Nor does he do lurches. Recent developments are merely the latest phase in the unfolding of a strategy which was first devised in 2004 and has been implemented, more or less according to plan, since Mr Cameron won the leadership.
In 2004, David Cameron and Steve Hilton were both involved in preparing Michael Howard's election campaign. Both experienced the same frustration. All the polls indicated that traditional Tory themes – crime, Europe, school discipline, tax – were popular. Yet the Tories could not benefit. If voters were asked whether they approved of a policy, there would be an enthusiastic "yes''. When they were told that this was a Tory policy, the enthusiasm waned. The youngsters realised that they were condemned to market a trashed brand.
Abetted by others, including Daniel Finkelstein, Michael Gove, Oliver Letwin, Francis Maude, George Osborne and Edward Vaizey, Messrs Cameron and Hilton decided that the brand would have to be relaunched, until the voters were persuaded that they had changed, the Tories could not recover.
To make all this happen, Mr Cameron and his team decided to capture their party. Given the Cameroons' small numbers, tactical acumen and intellectual clarity when no one else was thinking straight, there is an obvious comparison with the Bolsheviks. David Cameron's victory was a benign Bolshevik coup.
We shall never know whether it was a necessary one. It could be argued that the Tories were a trashed brand because of the early-90s recession, whose malign electoral consequences were reinforced by party disunity and by a brilliant propaganda campaign orchestrated by Tony Blair, Alastair Campbell and Peter Mandelson: the best spin-doctors since Goebbels. After 1997, the Tories had leaders to whom the public would not warm. But after 2005, when memories of the Nineties were losing their potency, there was a new, young leader. Who better to articulate the old Tory verities?
The Cameroons would not only counter that with polling data. They also rely on a political intuition. Many voters claim that they would support a party which abhorred sexual deviance and racial minorities while advocating sanguinary penalties for crime and repression for the young. But in their mental recesses, most voters are aware that those views are a nostalgic self-indulgence and that the real world is more complex.

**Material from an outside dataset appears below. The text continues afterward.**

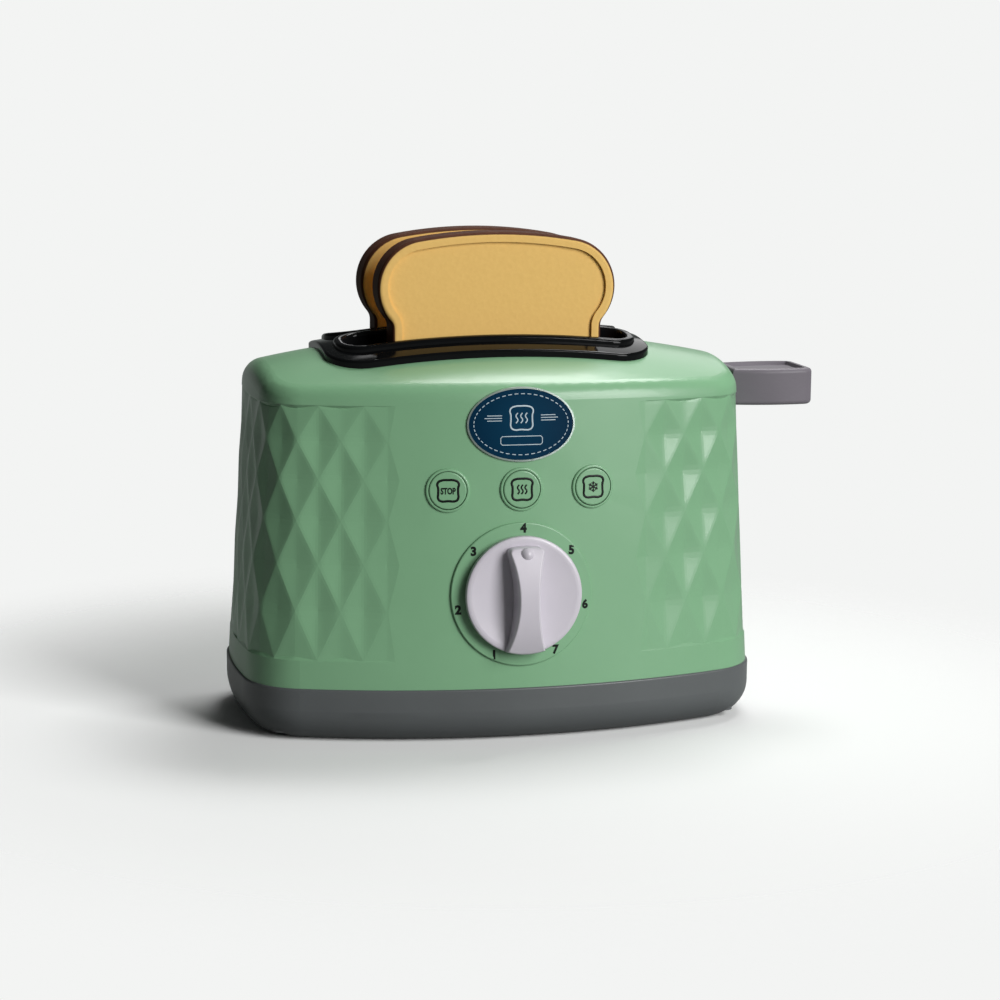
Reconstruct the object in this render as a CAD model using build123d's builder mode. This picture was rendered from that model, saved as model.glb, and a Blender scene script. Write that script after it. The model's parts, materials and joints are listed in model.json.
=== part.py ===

Everyone in modern Britain has homosexual acquaintances, has been grateful to hard-working Asian shopkeepers, and is aware that the upbringing of the young is complicated. At moments, people may wish to take refuge from complexity in anger. But that will rarely occur in the polling booth. A majority of voters will be reluctant to support a party which seems nasty and simple-minded, especially if it is also seen as the party of the rich.
So the Cameroons implemented change. But their aim was to lead the voters to reassess Toryism, not to sunder their party from the Tory tradition. Mr Cameron himself is a small-c Conservative. On Iraq and the Middle East, he is a Kissingerian realist, not a neo-con. Although he accepts that the Laffer Curve works and that lower tax rates can produce higher tax receipts, he would never take the brakes off the fiscal deficit in an insensate dash for growth.
He is also a small-c Conservative on Home Office matters; after all, he worked happily for Michael Howard. In the thoughtful speech in which he did not say "hug a hoodie,'' he did say that children needed love. Committing a gross aberration in moral and intellectual judgement, Matthew d'Ancona castigated him for this. Does Mr d'Ancona think that it is only the children of people he knows who are entitled to be loved?
No half-sensible person should disagree with Mr Cameron's social concern. In many cities, we are creating a generation of children who are strangers alike to discipline, order and love. As one of the few acceptable modernisations of the New Testament would tell us, the greatest of these is love. All the feral, homicidal children who are such a threat to our peace of mind have one thing in common. They have not been loved.
Yet Mr Cameron would also insist that love cannot be the initial response to children armed with knives or guns. He wants to do everything possible to guide youngsters away from crime, to reform criminals, to mend a broken society. But he has never suggested that a single criminal should serve a single day less in custody for a single crime. When exhortation fails, he would use the clang of the prison gate.
It was always intended that Mr Cameron would spend the first year of a new leadership in projecting change. Year two would see a switch to grittier themes, with the help of the party's policy groups. Leftist commentators who were hoping for a pasteurised Tory party may be disappointed. But Mr Cameron is not changing course. Still less is he panicking. He is doing what he always intended to do: preparing his party to win.